First, there is Peter’s research in Performance Studies. Not just his pioneering empirical investigations into what performers actually do. Possibly more important is his epistemological work that has sought to articulate the nature of musical knowledge as embodied in practice. In a research environment dominated by the written word, establishing the research validity of performance and composition has financial as well as philosophical implications. But the Conservatoire’s material success in the research assessment exercises has been driven to a substantial extent by Peter’s capacity to turn our shared beliefs about art and humanity into an explicit vision around which the variety of musical and scholarly endeavours could cohere.

Second, there is his teaching. A couple of years ago, Peter gave a delightful presentation in an IMR roadshow on Performance as Research which suggested that the process of enquiry an advanced performer goes through in developing an interpretation is different only in level, not in kind, from the discovery process of a beginner learning how to practice. And whilst Peter’s capacity for integration has been most in evidence recently in his work with PhD and masters students, it has likewise run through his work at all levels. When I first arrived here, I was given some much photocopied hand-me-downs of lesson plans Peter had prepared for his 1st year musicianship training some years before. These sessions were all about managing the acquisition of theoretical knowledge through a primarily hands-on exploration of how music goes.

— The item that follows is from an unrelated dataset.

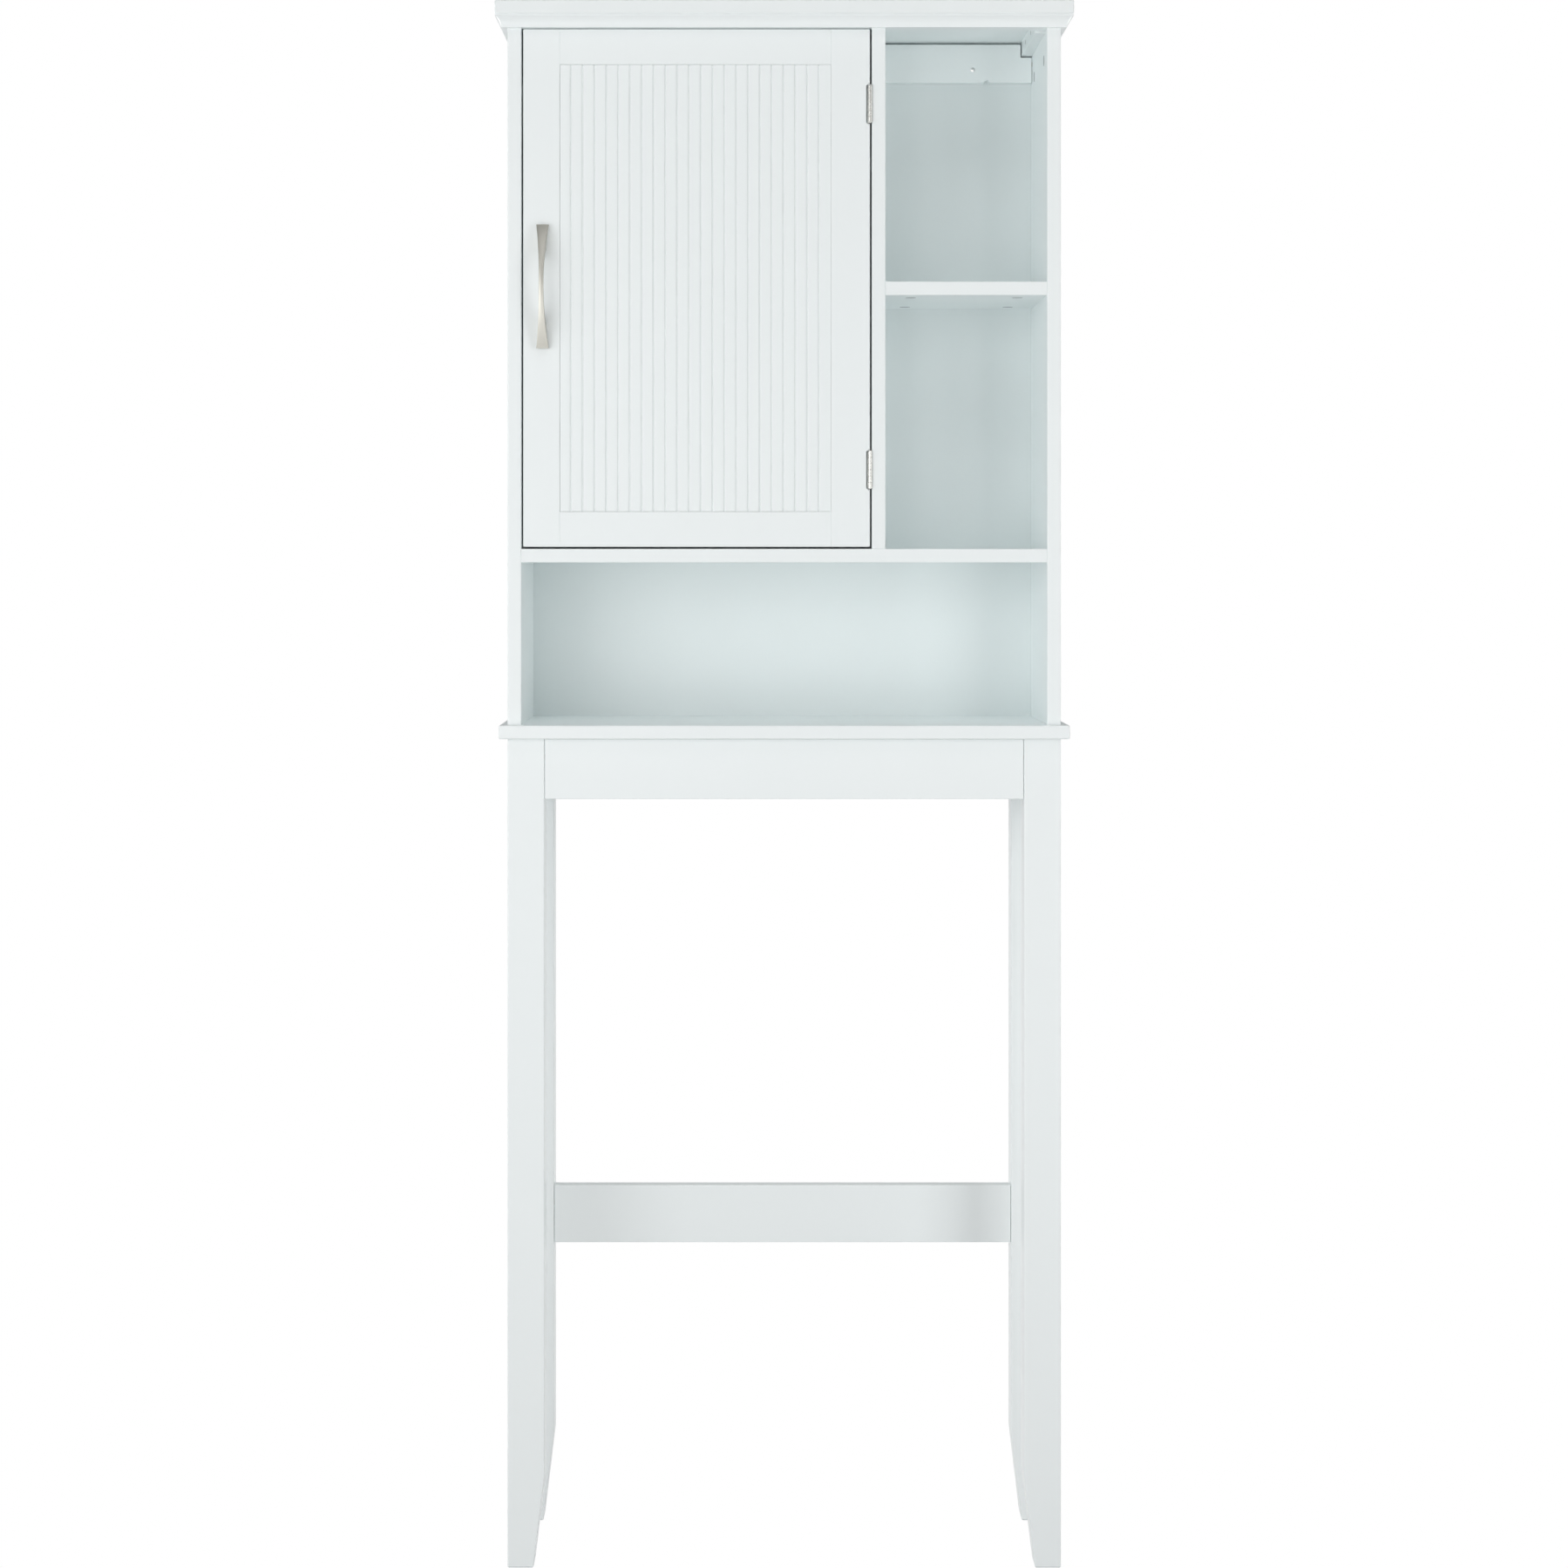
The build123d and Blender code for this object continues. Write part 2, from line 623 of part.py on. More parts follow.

I can’t help but suspect that Peter’s later philosophical work on Gadamer’s concept of play owes a lot to that spirit of playfulness that has infused his approach to teaching at all levels.

It is time we had some more music now, so it just remains for me to have the great pleasure of presenting a little something from the Conservatoire to Peter to say thank you.

(*George Caird, Conservatoire Principal.)

This is beautiful; really quite touching and like an intellectual touchpaper (I suppose that's exactly part of what he is). Slightly perturbed by the title, have to keep reminding myself that he's still very much alive!